As mentioned, the preview build is incredibly well optimized. This is measured just by how well the game uses your PC hardware. Does it take full advantage of the CPU and GPU without choking up the frames? Absolutely. There’s promise in seeing Halo Infinite stay above 60 frames per second, which becomes a minimum for modern presentation.

343’s extensive graphics settings didn’t feel tacked-on as they did in The Master Chief Collection. I felt a real effort to help me gain the most frames and beauty.

There’s a clear love for players able to output at 4K with high frames. Premium PC setups get the most out of Halo Infinite’s resolutions. To stay at 60 frames, the preview gave players a minimum framerate. This setting is near essential for older gaming rigs that barely make the minimum requirements. Minimum framerate is a spin on dynamic resolution and naturally changes the graphics for smoother performance. Players might notice Halo Infinite’s graphics blur or crisp before their eyes. But over the constant pace of Multiplayer, it’s a fair cost to keep Infinite free of stutters and freezes.

Halo Infinite stayed incredibly smooth over my 2019-era rig. An Intel i9-9900K, RTX 2060 Super 8GB and 32GB RAM were all it took for the game to stay on Ultra to High settings. I even reached maximum for textures, giving surfaces the finest details without a hitch. Realistically, I could reach High for objects and edges.

343 took consideration for the game’s presentation with PC-standard video settings. Lighting, shadows and fog make Halo Infinite as pretty as its next gen console sibling. The PC version can look identical to the Xbox Series X version. But I spared my GPU with high to medium settings. Halo Infinite’s preview still looked wonderful without Ray Tracing. But I was concerned frames weren’t higher without them. This didn’t stop me from cranking most of my graphics to high, thanks to the minimum frame setting. Without it, frames would start to drop in a mix of hardware stress and occasional connection spikes.

Halo Infinite: Pc Tech Preview Impressions

PC players do have a big benefit over Series X players for connectivity. There’s no Xbox Live required. But the preview demanded a stable internet speed. Sadly, this didn’t stop Halo Infinite’s preview from torturing PC players with god awful matchmaking. It didn’t take long to load into a game. Until it didn’t, and sent my spartan ass back to the main menu. The preview brought out the need to fix this, while the free-to-play multiplayer format balances on speedy matchmaking. There’s no doubt millions of Xbox and PC players will come in full house on launch day. For 343, it’s a race to make sure more players can stay connected and play more matches.
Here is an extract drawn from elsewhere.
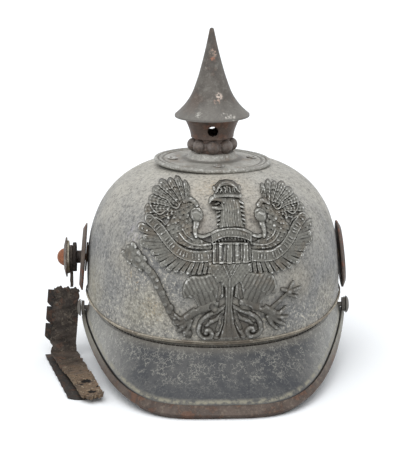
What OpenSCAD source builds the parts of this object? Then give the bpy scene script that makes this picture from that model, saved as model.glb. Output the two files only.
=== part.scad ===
// Spiked leather parade helmet, built as its separate pieces.
// Millimetres. Front faces -Y, up is +Z, and the table plane is z = 0 under the spike.

/* [Skull] */
// Half of the skull's outer width
skull_half_width = 95.5; // [93:0.5:98]
// Half of the skull's outer length
skull_half_length = 118; // [114:0.5:122]
// Height where the upright wall starts to round over
shoulder_z = 58.5; // [56:0.5:61]
// Rise from the shoulder to the crown
crown_rise = 93; // [90:0.5:96]
// Thickness of the skull leather
skull_leather = 3; // [2:0.1:3.4]
// How square the shoulder is in plan shrinkage
shoulder_power = 0.64; // [0.6:0.01:0.68]
// How fast the dome climbs
climb_power = 0.73; // [0.7:0.01:0.76]
// Height of the skull edge and its seam at the front and the back
seam_z = 45; // [43:0.5:47]
// How much higher the seam lies at the sides
seam_side_rise = 8; // [5:0.5:9]
// Thickness of the piping bead
piping_d = 1.8; // [1.2:0.1:2.4]
// Diameter of the air hole in the crown
crown_hole_d = 26; // [22:0.5:27]

/* [Visors] */
// Thickness of the visor leather
visor_leather = 2.8; // [2:0.1:3.2]
// Half width of the visors at their rear and front corners
visor_half_width = 99.2; // [98.5:0.1:100]
// How far the front visor reaches in front of the axis
front_reach = 155.5; // [152:0.5:158]
// How far the neck guard reaches behind the axis
rear_reach = 164; // [160:0.5:168]
// Height of the visor edges at the corners
corner_z = 34; // [32:0.5:36]
// How square the front visor is in plan
front_square = 3.7; // [3.4:0.1:4.4]
// How square the neck guard is in plan
rear_square = 2.6; // [2.3:0.1:3]
// How far the visor leather is tucked up inside the skull
visor_tuck = 6; // [4:0.5:7]
// Height of the front visor's upper edge above the table
front_lift = 3.2; // [3:0.1:3.6]
// Height of the neck guard's upper edge above the table
rear_lift = 2.2; // [1.8:0.1:2.6]

/* [Visor trim] */
// Height of the trim on the upper face
trim_height = 8; // [6:0.5:10]
// Depth of the trim on the lower face
trim_return = 4; // [3:0.5:5]
// Thickness of the trim metal
trim_t = 0.7; // [0.5:0.1:0.9]
// Diameter of the trim stud's domed head
stud_head_d = 13; // [11:0.5:14]
// Height of the trim stud's head
stud_head_h = 3.2; // [2.4:0.1:3.4]
// Diameter of the trim stud's shank
stud_shank_d = 3.6; // [3:0.1:4.2]
// Height of the trim studs
stud_z = 40.5; // [39.5:0.5:41.5]

/* [Spike base plate] */
// Diameter of the round base plate
plate_d = 88; // [84:0.5:90]
// Height of the rolled rim
plate_rim_h = 3; // [2.4:0.1:3.2]
// Thickness of the plate's metal
plate_t = 1.4; // [1:0.1:1.8]
// Diameter of the raised boss under the neck
plate_boss_d = 36; // [34:0.5:38]
// Height of that boss
plate_boss_h = 5.6; // [5:0.1:6]
// Radius of the rivet circle
rivet_circle_r = 30; // [28:0.5:32]
// Number of tubular rivets
rivet_count = 4; // [3:1:6]
// How far the rivet circle is turned
rivet_turn = 8; // [0:1:20]
// Outer diameter of a rivet tube
rivet_d = 4; // [3.4:0.1:4.4]
// Bore of a rivet tube
rivet_bore_d = 2.6; // [2:0.1:2.8]
// Diameter of a rivet flange
rivet_flange_d = 7; // [6:0.1:8]
// Diameter of the washer under a rivet inside the skull
rivet_washer_d = 10; // [9:0.5:12]

/* [Neck] */
// Outer diameter of the neck's stem, inside the pearl ring
stem_d = 27; // [26:0.5:27.5]
// Wall of the neck
neck_wall = 1.4; // [1.2:0.1:1.6]
// Diameter at the waist above the pearls
neck_waist_d = 32; // [31.6:0.2:33]
// Diameter at the top of the neck
neck_top_d = 41.5; // [41:0.5:43]
// Height of the neck from the boss to its top
neck_h = 25.8; // [24:0.2:27]
// Height of the waist above the boss
neck_waist_h = 11.2; // [11:0.1:12]
// Height of the vent holes above the boss
neck_vent_h = 17.8; // [17.2:0.1:18.2]
// Diameter of the vent holes
neck_vent_d = 8; // [7:0.1:8.4]
// Number of pearls
pearl_count = 8; // [6:1:8]
// Diameter of a pearl
pearl_d = 10; // [9.4:0.1:10.3]
// Radius of the circle of pearl centres
pearl_circle_r = 13.9; // [13.6:0.1:14.4]

/* [Spike] */
// Diameter of the spike's flange
spike_flange_d = 56; // [54:0.5:60]
// Diameter of the spigot that enters the neck
spigot_d = 28; // [24:0.5:30]
// Radius of the spike's long cone at its root
spike_cone_r = 19.8; // [18.6:0.1:20.6]
// Length of the spigot
spigot_l = 3.4; // [3:0.1:3.6]
// Radial clearance of the spigot
spigot_gap = 0.06; // [0.03:0.01:0.09]
// Thickness of the spike's metal
spike_wall = 1.2; // [1:0.1:1.6]
// Thickness of the washer under the flange
spike_washer_t = 0.7; // [0.4:0.1:1]
// Height of the spike above the washer
spike_h = 66.2; // [64:0.2:70]

/* [Spine] */
// Width of the rear spine
spine_w = 13; // [11:0.5:15]
// Thickness of the spine
spine_t = 1.2; // [0.9:0.1:1.5]
// Width of the vent slider
slider_w = 9; // [8:0.1:9.6]
// Length of the vent slider
slider_l = 14; // [12:0.5:14.5]
// Thickness of the vent slider
slider_t = 1; // [0.8:0.1:1.2]
// Diameter of the air hole behind the slider
spine_vent_d = 5.6; // [5:0.1:6.2]
// Length of the slider's channel
channel_l = 38; // [36:0.5:40]
// Diameter of the spine rivets' heads
spine_rivet_d = 5; // [4:0.1:6]

/* [Front plate] */
// Thickness of the stamped sheet
eagle_t = 1.2; // [1:0.1:1.5]
// Extra height of the raised parts
eagle_relief = 1.8; // [1.2:0.1:2.4]
// Sideways place of the plate, which sits a little off centre
eagle_x = 5; // [3:0.5:7]
// Height of the plate from its foot to the top of its crown
eagle_h = 102.5; // [100:0.5:104]
// Gap between the plate and the leather
eagle_gap = 0.4; // [0.3:0.1:0.8]
// Thickness of the plate's fixing loops
loop_t = 1.2; // [1:0.1:1.5]
// Height of the fixing loops
loop_h = 9; // [8:0.5:10]
// Distance from the middle to each loop
loop_x = 36; // [34:0.5:38]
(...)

Sweet PC gameplay aside, Halo Infinite feels messy. Bigger concerns came from delayed screens after matches. Halo Infinite’s PC preview missed plenty of animations and scoreboards at the end. There were also plenty of black screens which acted as a placeholder for loading. These missing details added to my worries and a lack of polishing 343 had delayed the game for. This was Multiplayer at its barebones. Despite this, the preview was still fun when it worked. Unfortunately, the first preview day was filled with loading. I was sick of being stuck on a black screen with startups. Halo Infinite shouldn’t take three minutes to start up, even by older PC standards. But I trust the game will be launchable after 343 gets its crucial feedback from insiders.

The preview only lets real players fight bots. This didn’t exactly tell players what matchmaking was like for online opponents. Halo Infinite’s servers paired me up with real players, but never against them. It’s a missed opportunity for PC players, eager to bring that competitive spirit. PC players might have an easier time managing some surprisingly aggressive bots. I appreciated the fight each one put up while making each match worthwhile. It was great practice against future players zipping around each map. PC players had plenty of opportunities to fine tune their setting before the game launches. Bots made it easier to focus on the technical feedback at hand while enjoying a killing spree.

Halo Infinite: Pc Tech Preview Impressions

Halo Infinite also teased three of its close quarter maps. An update a day gave me a new way to play. It’s no surprise that 343 packed smaller locations for 8 players. This made for some fast-paced gunfights. Even with bots on the challenging ODST difficulty, it didn’t stop my team of real PC players from winning every match. The AI was no match for mouse and keyboard players. Bazaar, Recharge and Live Fire are already some favourites of mine to pick when the game launches. They also showed off a playground which took spartans high and low. PC controls made parkouring more fluid. Halo Infinite also does away with thrusters from Halo 5 Guardians. It retains a red vs blue faction, but drops Guardians’ eSports arena design and makes Halo Infinite’s maps feel grounded to lore again. The maps and boots-on-ground combat bring Halo back to its roots.

I’m more curious than concerned with Halo Infinite. Its turbulent development cycle led up to a preview which told me something; more testing is needed. The gameplay is fun and fast over PC. Its photorealistic graphics were surprisingly not that demanding. Making Halo Infinite free-to-play includes giving the world an opportunity to access the PC version. That means expanding previews for a real stress test. There are only two next generation consoles to play Halo Infinite with. But a myriad of potential PC players the game can reach.

Halo Infinite releases on PC and Xbox Series X later in 2021. Its single player campaign will be a paid component. The full multiplayer mode will be free-to-play with live service. Players can also get some multiplayer practice ahead of time in The Master Chief Collection already available on PC.